# Steelhead?



## heillerj (Jan 14, 2015)

Have the steelies started their fall push yet. Wondering if anyone knows if their around oscoda tawas area yet?


----------



## jmaddog8807 (Oct 6, 2009)

highly doubt it, have not been up there personally, but wouldn't expect them to push up there for almost another month. Water is still warm.


----------



## heillerj (Jan 14, 2015)

jmaddog8807 said:


> highly doubt it, have not been up there personally, but wouldn't expect them to push up there for almost another month. Water is still warm.


That's what I was kind of figuring especially with this real hot streak we're having


----------



## Fishndude (Feb 22, 2003)

The river was 72* the other day, below Foote dam. There might be a few Kings somewhere, but I wouldn't imagine any numbers of Steelhead are in the river, yet. When the water temps drop below 50*, they will come in better.


----------



## Fishndude (Feb 22, 2003)

Water temps is still 67* below Foote. It is dropping, but not quickly. November looks promising, lol.


----------



## mfs686 (Mar 15, 2007)

I'm coming up this weekend. Duck hunting first and then possibly swing some flies later, providing my mother's to do list isn't to long.


----------



## Slodrift (Oct 28, 2006)

Stop by the dam yesterday and they have all 3 turbines shut down, running 1 gate, there is not a drop of water coming out of the spillway. The buoy cable is broke already on the far side, all the flow is along that side also.


----------



## Fishndude (Feb 22, 2003)

Wow, running a floodgate in October on the Ausable. Almost unheard of. I know where I'd be fishing if I was there.....
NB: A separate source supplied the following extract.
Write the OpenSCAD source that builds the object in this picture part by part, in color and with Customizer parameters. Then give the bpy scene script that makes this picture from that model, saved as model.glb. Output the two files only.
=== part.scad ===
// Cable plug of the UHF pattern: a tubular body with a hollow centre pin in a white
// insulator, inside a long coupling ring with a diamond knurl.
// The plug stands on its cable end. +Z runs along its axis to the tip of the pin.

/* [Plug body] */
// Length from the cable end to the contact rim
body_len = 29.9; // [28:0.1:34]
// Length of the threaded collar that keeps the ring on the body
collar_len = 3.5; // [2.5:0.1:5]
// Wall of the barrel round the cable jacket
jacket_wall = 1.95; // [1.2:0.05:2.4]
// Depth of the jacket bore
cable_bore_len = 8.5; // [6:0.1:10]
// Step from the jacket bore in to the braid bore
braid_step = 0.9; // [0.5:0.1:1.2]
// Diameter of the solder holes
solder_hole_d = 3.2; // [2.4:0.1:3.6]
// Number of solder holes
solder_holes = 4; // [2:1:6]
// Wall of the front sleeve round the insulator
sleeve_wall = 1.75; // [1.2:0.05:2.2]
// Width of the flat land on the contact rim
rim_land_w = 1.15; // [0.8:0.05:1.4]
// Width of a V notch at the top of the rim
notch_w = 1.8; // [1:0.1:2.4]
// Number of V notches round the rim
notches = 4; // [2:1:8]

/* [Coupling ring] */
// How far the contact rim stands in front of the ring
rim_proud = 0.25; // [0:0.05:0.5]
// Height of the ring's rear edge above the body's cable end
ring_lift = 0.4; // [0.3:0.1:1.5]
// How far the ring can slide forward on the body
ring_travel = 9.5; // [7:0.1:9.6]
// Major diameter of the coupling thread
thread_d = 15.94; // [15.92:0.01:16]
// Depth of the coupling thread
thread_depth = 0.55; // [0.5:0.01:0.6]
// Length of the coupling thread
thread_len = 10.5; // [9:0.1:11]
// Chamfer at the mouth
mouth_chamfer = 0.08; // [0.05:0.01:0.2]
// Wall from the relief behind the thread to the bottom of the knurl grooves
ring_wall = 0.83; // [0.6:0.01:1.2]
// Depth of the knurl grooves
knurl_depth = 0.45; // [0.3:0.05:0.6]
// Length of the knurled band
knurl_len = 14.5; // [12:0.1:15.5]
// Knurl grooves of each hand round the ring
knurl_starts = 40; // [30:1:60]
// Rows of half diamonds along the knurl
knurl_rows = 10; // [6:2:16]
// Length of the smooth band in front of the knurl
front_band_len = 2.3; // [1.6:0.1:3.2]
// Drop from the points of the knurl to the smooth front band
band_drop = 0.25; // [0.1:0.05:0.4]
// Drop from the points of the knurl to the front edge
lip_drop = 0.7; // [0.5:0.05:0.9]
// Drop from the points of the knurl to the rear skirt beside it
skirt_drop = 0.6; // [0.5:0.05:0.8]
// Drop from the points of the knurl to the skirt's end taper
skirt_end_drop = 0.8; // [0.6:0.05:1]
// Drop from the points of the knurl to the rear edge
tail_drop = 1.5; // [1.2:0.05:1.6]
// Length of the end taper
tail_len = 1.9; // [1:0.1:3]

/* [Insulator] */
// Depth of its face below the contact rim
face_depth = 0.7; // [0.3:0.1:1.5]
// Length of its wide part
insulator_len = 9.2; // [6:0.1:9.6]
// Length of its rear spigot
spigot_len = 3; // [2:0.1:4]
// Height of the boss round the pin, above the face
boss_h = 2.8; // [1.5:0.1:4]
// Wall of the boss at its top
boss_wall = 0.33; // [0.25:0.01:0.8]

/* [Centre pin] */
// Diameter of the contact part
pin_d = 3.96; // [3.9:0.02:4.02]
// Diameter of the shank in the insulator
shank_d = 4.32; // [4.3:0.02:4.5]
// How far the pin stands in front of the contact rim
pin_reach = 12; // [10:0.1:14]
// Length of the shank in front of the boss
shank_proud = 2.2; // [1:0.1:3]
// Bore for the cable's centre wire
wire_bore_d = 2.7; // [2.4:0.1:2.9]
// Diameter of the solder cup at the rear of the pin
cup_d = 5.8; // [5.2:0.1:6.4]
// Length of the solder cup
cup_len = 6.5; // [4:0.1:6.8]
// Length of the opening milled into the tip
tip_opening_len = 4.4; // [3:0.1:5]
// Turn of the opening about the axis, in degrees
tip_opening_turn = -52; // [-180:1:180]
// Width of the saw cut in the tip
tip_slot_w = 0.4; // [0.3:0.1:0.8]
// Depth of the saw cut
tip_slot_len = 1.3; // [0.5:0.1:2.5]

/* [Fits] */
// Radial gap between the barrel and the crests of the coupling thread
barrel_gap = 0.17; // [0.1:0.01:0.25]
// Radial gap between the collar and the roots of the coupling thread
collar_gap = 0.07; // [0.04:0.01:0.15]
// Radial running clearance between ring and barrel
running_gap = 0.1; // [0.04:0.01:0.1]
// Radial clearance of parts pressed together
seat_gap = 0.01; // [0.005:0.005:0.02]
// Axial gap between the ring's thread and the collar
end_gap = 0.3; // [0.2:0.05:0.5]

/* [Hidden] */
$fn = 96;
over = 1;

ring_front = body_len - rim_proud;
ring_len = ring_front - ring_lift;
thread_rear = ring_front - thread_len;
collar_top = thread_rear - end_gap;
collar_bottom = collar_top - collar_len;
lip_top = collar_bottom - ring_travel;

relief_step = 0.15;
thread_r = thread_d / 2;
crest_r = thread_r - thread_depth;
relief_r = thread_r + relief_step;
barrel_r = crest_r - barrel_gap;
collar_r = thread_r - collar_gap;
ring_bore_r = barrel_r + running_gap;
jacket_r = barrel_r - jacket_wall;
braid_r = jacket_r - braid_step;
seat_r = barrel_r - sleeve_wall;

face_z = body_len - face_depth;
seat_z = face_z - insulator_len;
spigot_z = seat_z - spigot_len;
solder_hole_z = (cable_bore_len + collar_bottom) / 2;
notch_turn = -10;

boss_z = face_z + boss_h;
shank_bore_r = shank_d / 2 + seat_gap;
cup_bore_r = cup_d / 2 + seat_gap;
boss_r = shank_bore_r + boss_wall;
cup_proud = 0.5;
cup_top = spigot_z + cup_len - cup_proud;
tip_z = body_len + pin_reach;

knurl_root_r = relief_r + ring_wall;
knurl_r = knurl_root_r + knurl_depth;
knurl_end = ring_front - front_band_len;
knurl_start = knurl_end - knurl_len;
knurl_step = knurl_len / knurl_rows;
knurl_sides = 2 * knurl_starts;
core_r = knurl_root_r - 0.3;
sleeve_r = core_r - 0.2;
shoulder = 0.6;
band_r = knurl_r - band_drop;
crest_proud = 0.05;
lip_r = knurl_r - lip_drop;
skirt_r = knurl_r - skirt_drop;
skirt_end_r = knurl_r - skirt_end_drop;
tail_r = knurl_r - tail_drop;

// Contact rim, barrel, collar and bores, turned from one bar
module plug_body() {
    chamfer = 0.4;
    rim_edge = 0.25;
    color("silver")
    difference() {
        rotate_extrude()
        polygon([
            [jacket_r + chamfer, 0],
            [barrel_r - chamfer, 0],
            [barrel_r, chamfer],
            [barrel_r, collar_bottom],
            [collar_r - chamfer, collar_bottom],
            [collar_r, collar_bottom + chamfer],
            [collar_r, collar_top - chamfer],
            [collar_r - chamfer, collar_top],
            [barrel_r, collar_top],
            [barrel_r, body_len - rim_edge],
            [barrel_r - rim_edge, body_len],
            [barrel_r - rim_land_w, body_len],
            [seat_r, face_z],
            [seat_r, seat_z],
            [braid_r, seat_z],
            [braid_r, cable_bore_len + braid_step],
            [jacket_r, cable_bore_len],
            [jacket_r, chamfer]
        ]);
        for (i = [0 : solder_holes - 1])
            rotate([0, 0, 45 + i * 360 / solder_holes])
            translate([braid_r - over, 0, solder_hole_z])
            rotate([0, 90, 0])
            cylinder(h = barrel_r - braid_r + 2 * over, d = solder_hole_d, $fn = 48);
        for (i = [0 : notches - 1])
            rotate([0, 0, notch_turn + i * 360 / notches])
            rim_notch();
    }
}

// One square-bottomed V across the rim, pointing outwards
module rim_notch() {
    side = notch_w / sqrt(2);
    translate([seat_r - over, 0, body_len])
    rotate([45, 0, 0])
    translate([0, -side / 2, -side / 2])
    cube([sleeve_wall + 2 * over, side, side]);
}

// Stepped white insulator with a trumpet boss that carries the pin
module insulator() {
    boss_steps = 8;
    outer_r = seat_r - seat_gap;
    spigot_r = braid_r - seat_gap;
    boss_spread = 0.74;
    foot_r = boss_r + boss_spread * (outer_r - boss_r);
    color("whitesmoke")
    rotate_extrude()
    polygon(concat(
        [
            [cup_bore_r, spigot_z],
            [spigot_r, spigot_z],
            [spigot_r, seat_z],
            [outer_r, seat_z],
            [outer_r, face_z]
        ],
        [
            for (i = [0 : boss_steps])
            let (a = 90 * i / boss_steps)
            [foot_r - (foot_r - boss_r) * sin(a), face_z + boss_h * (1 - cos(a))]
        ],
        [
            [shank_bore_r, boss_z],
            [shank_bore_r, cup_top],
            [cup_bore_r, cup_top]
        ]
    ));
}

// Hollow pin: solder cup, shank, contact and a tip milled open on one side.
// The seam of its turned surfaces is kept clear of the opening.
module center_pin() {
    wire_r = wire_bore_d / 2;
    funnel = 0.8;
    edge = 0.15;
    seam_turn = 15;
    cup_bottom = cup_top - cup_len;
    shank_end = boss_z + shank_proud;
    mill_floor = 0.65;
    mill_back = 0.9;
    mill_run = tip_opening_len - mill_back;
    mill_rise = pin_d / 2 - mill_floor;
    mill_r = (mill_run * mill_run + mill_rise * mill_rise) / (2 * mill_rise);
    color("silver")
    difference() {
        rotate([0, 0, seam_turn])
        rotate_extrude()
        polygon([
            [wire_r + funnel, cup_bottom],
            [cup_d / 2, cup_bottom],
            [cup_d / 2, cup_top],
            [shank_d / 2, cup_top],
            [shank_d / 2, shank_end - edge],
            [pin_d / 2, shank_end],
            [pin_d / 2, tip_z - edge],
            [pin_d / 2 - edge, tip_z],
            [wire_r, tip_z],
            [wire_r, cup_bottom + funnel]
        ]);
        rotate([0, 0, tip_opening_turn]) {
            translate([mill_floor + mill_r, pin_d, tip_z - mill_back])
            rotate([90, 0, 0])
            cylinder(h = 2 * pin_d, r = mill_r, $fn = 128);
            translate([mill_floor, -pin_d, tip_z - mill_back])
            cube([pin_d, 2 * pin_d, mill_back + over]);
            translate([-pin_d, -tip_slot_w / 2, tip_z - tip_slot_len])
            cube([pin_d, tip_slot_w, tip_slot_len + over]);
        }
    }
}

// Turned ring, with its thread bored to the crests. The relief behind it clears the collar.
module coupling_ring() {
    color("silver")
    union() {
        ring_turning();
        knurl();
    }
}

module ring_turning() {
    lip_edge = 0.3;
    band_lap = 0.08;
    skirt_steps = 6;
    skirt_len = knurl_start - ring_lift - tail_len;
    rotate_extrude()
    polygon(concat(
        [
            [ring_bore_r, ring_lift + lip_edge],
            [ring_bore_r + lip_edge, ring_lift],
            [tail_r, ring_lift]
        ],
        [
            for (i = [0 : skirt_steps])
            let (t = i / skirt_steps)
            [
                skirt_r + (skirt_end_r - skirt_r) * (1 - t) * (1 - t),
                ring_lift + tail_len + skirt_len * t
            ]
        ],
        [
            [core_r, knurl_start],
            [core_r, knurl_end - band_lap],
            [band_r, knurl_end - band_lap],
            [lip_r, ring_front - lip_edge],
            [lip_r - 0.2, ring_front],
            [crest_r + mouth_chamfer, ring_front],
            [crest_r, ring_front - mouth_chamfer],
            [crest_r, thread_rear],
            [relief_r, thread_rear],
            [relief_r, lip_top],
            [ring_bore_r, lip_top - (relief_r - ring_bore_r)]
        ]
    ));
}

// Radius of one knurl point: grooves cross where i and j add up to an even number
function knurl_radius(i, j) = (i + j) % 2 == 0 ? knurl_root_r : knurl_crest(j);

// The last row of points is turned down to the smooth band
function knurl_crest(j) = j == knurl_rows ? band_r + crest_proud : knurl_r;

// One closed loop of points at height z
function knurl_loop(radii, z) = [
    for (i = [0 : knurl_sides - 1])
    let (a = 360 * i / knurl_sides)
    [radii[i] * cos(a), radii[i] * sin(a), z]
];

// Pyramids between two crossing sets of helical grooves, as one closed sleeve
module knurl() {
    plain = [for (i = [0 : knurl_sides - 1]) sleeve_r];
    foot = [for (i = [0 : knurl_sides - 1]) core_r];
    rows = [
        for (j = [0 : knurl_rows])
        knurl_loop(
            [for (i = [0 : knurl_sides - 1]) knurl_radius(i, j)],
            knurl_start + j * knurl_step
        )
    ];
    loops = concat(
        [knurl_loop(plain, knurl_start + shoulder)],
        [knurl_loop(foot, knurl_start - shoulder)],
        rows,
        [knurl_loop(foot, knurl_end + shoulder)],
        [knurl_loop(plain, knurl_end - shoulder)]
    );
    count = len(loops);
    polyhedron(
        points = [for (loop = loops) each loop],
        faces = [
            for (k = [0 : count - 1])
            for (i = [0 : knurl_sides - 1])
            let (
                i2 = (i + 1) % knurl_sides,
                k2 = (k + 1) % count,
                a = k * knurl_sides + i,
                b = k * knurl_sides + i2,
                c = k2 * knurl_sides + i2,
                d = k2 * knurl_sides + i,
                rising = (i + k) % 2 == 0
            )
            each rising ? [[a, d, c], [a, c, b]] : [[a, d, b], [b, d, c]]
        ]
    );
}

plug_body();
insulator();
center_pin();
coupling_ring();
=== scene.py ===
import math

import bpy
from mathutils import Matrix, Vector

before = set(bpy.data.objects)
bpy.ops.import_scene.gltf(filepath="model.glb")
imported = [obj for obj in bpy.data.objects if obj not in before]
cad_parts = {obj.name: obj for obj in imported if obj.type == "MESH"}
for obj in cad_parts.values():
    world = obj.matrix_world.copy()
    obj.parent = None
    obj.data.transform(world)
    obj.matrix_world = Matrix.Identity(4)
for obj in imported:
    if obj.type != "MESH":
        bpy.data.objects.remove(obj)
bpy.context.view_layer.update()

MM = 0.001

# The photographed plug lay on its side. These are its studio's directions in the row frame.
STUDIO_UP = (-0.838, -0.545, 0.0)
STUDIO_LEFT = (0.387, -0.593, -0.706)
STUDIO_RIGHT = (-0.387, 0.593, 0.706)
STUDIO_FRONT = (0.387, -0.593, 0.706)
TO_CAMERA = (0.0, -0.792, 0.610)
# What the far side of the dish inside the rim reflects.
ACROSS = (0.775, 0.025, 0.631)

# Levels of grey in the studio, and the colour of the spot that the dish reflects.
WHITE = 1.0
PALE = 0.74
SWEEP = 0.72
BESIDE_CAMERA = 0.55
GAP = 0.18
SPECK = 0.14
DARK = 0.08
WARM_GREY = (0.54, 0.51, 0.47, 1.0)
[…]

Gee, I wonder how that cable "broke?" When the DNR, or Consumers first put a cable across the pool below the dam, I think it was cut down within a matter of hours. Definitely did not make a full day before it was cut. Snaggers were a lot more committed back then. :lol:


----------



## MichiganStreamside (Jan 19, 2014)

I like it! Put a little stain in the river running flow thru flood gates. Work is being done on Turbines. Got one nice steelhead and saw a few Atlantics.


----------